▶ **Stated exercise**: In the listing that follows, count every line with the word "materials" in it and write only the total.
+++++
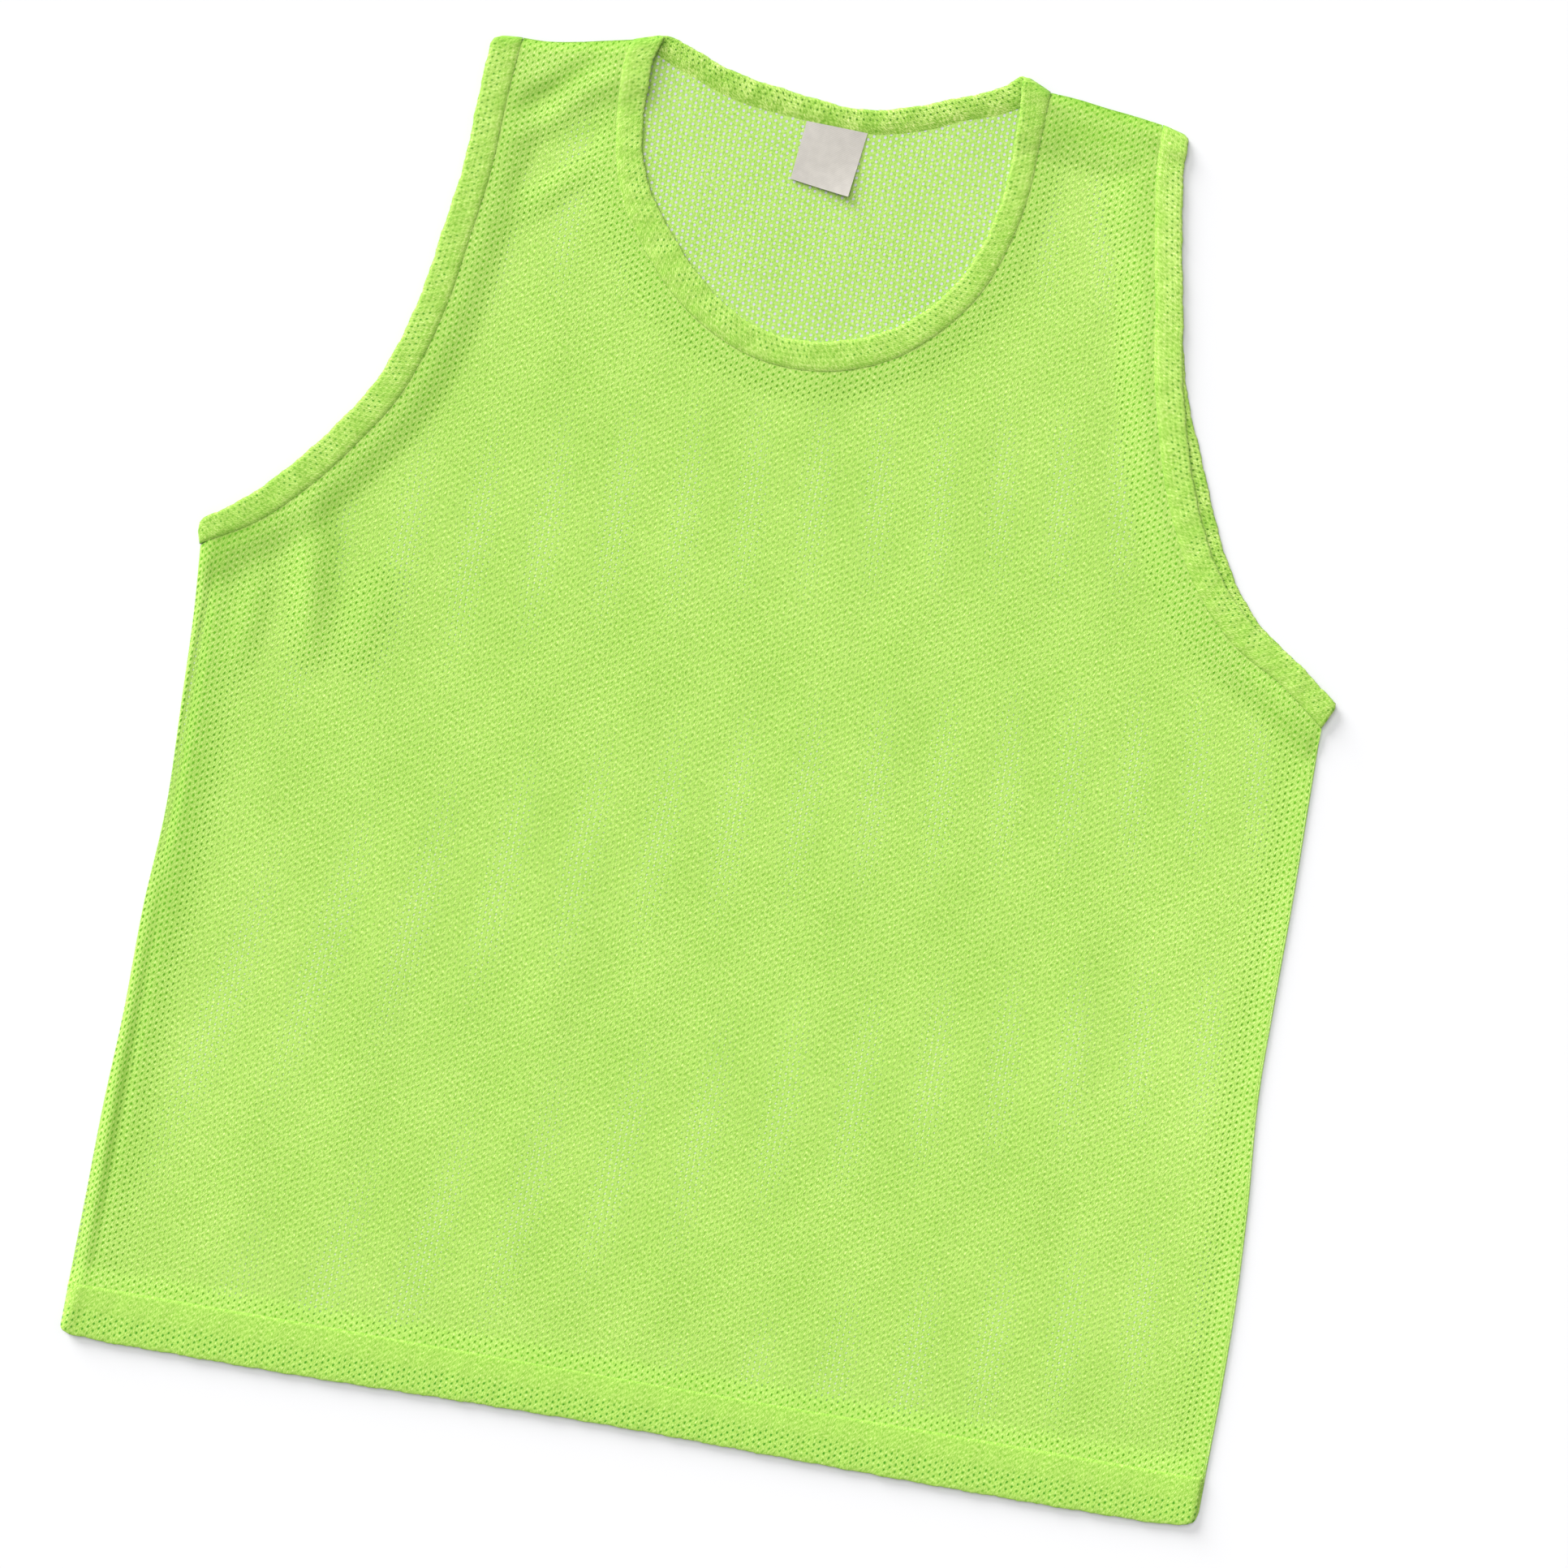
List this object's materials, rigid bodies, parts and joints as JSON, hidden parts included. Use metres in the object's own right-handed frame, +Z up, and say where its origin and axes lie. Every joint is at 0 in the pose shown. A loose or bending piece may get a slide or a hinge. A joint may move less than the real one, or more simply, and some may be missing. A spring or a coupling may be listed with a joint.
{
  "type": "training bib",
  "caption": "Sleeveless mesh training bib laid flat on its back, with a scooped neck, bound armholes, a turned-up hem and a small neck label",
  "frame": {"origin": "Middle of the outline, on the surface that the bib lies on", "axes": "+X to the right across the front as seen, +Y from the hem to the neck, +Z up through the layers"},
  "size_m": [0.5028, 0.6106, 0.0059],
  "materials": {
    "mesh_cloth": "single layer of open polyester mesh, yellow-green, matt with a faint sheen",
    "doubled_mesh": "the same mesh folded double in bands and hems, a little darker",
    "label_satin": "bare pale grey satin ribbon"
  },
  "bodies": {
    "root": {"back_panel": "mesh_cloth", "front_panel": "mesh_cloth", "hem_back": "doubled_mesh", "hem_front": "doubled_mesh", "neck_band_back": "doubled_mesh", "neck_band_front": "doubled_mesh", "armhole_band_left_back": "doubled_mesh", "armhole_band_left_front": "doubled_mesh", "armhole_band_right_back": "doubled_mesh", "armhole_band_right_front": "doubled_mesh", "label": "label_satin"}
  },
  "joints": []
}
+++++
▶ **Response**: 2